Just three months into his presidency, U.S. President Donald Trump is flexing his muscles in Asia and the Middle East, displaying a tougher U.S. foreign policy than his predecessor Barack Obama.
Trump recently ordered a surprising missile strike against Syria to retaliate for a reported chemical attack by the Syrian government led by President Bashar al-Assad.
He also ordered the military to drop a "mother of bombs," which is the most powerful non-nuclear bomb, in Afghanistan to kill scores of terrorists. At the same time, he has rattled sabres at the Democratic People's Republic of Korea (DPRK) over its nuclear and missile programs, by re-directing a U.S. carrier strike group to the waters near the Korean Peninsula.
Experts are divided on assessing Trump's foreign policy only three months into his presidency.
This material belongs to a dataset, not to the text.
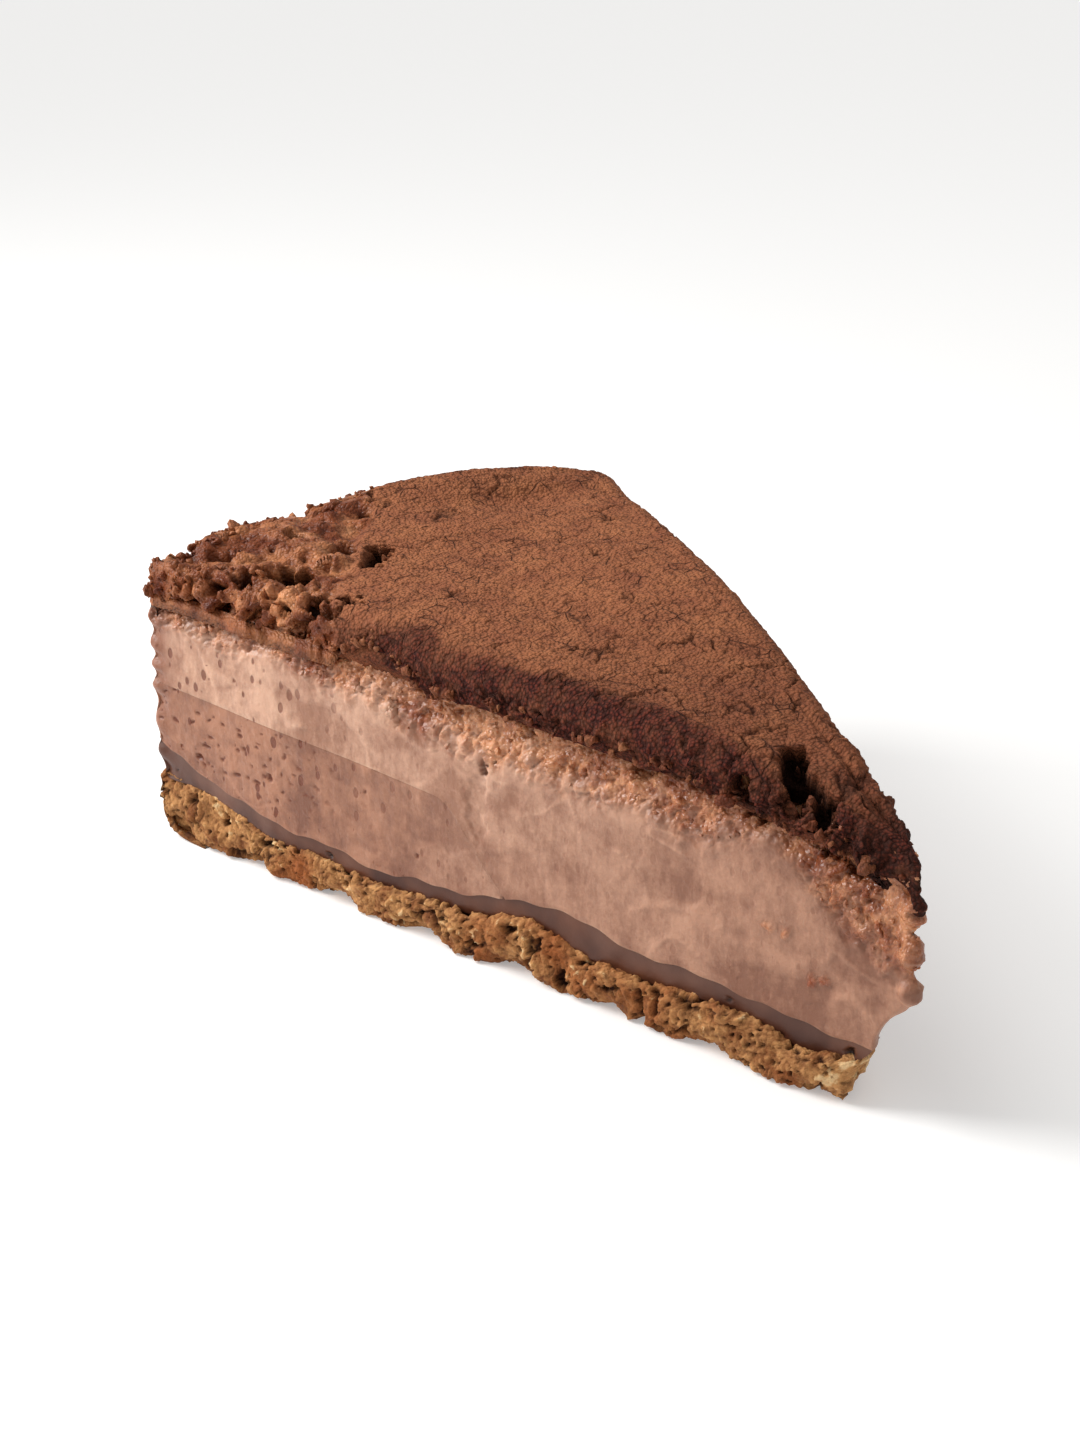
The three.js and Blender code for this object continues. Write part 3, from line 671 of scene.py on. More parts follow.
# Set mousse: satin and slightly translucent, cloudy in colour, with fine pores that are painted dark as
# their shade. The attribute "shade" turns the light mousse into the dark one and also paints some shade
# towards the point and at the rim end, "browned" is the skin that the tin left, "crumbed" is torn
# mousse, wetter and more orange, and "hollow" paints shade into cut bubbles, grooves and creases. The
# clouds are about 6 mm wide, the knife's streaks 1.4 mm wide and drawn out upwards, and the pores 1.25
# mm apart. The satin grain and the torn grain are as coarse as they have to be to show.
CLOUD_SIZE = 5.88
STREAK_SIZE = 1.43
STREAK_STRETCH = (1, 1, 0.3)
PORE_SPACING = 1.25
PORE_STRETCH = (1, 1, 0.6)
SATIN_SIZE = 0.77
TORN_GRAIN_SIZE = 0.526
mousse_material, tree, shader = new_material(
    "set_chocolate_mousse",
    [("IOR", 1.45), ("Specular IOR Level", 0.5), ("Subsurface Weight", 0.25),
     ("Subsurface Radius", (1.0, 0.6, 0.45)), ("Subsurface Scale", 0.9 * MM)],
)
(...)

While some have made a big deal out of those moves, others contend those strikes, at least so far, may not make a much difference.
"Trump definitely has a tougher foreign policy than Obama," Darrell West, vice president and director of governance studies of the Brookings Institution, told Xinhua.
Trump is more willing to deploy military forces and to bomb adversaries, while Obama preferred to rely on diplomacy to solve problems and used military responses only as a last resort, he reasoned.
"Trump sometimes bypasses the diplomacy option and goes straight to military action. That has put foreign leaders on notice that his approach is more muscular and more impulsive," West said.
Trump "is likely to be impatient with traditional diplomacy and more prone to quick military action designed to achieve specific objectives," he said.
The DPRK is "a good example of this," West said, adding that Trump already has put North Korea on notice that he will not tolerate continued missiles and nuclear testings.
"He sees that as a threat to the United States and American allies. But if diplomacy does not produce the desired results, Trump has said that all options, including military ones, are on the table," West said.
Dan Mahaffee, senior vice president and director of policy at the Center for the Study of Congress and the Presidency, told Xinhua that Trump's foreign policy reflects a greater willingness to use U.S. military force when the circumstances require it.
Trump's top aides like Secretary of Defense Jim Mattis and National Security Advisor H.R. McMaster have served in recent conflicts, and understand that military force is one tool of many in the U.S. foreign policy toolbox, Mahaffee said.
"I think Obama was more skeptical of the efficacy of U.S. military force, especially when applied to the Syria conflict, as well as concerns about escalation with Russia and Iran, especially as the nuclear deal with Iran was a significant foreign policy goal for the administration," he said.
Trump wants to demonstrate that the U.S. is not shy about using force to achieve its policy aims, and that the Trump Administration is more willing to consider military action than the Obama Administration, Mahaffee said.
But Michael O'Hanlon, a senior fellow at the Brookings Institution, told Xinhua that it is too early to draw conclusion that Trump has a tougher foreign policy.
Trump dropped one big bomb in Afghanistan, the explosive yield of which is similar to what the U.S. drops every day, cumulatively, in these wars, if not less than the daily average, O'Hanlon said.
"There is no perceptible effect yet of any of his uses of force on the conflicts in Syria, Iraq and Afghanistan or the crisis in Korea, beyond trends that were already underway during the Obama years," O'Hanlon said.
He noted that Obama killed al-Qaida leader Osama bin Laden and used drone strikes to an unprecedented degree in killing terrorists around the world.
Trump is hoping that world leaders perceive "a sense of muscularity and unpredictability," but "we shall see," O'Hanlon said.
Many are worried about further escalation of the tensions on the Korean Peninsula, as Trump has sent an aircraft carrier strike group to the region.
U.S. Vice President Mike Pence, speaking Tuesday in Tokyo, Japan, warned again that "all options are on the table" in order to "achieve our shared goal of a nuclear free Korean peninsula," though dialogue is still the best way to go forward.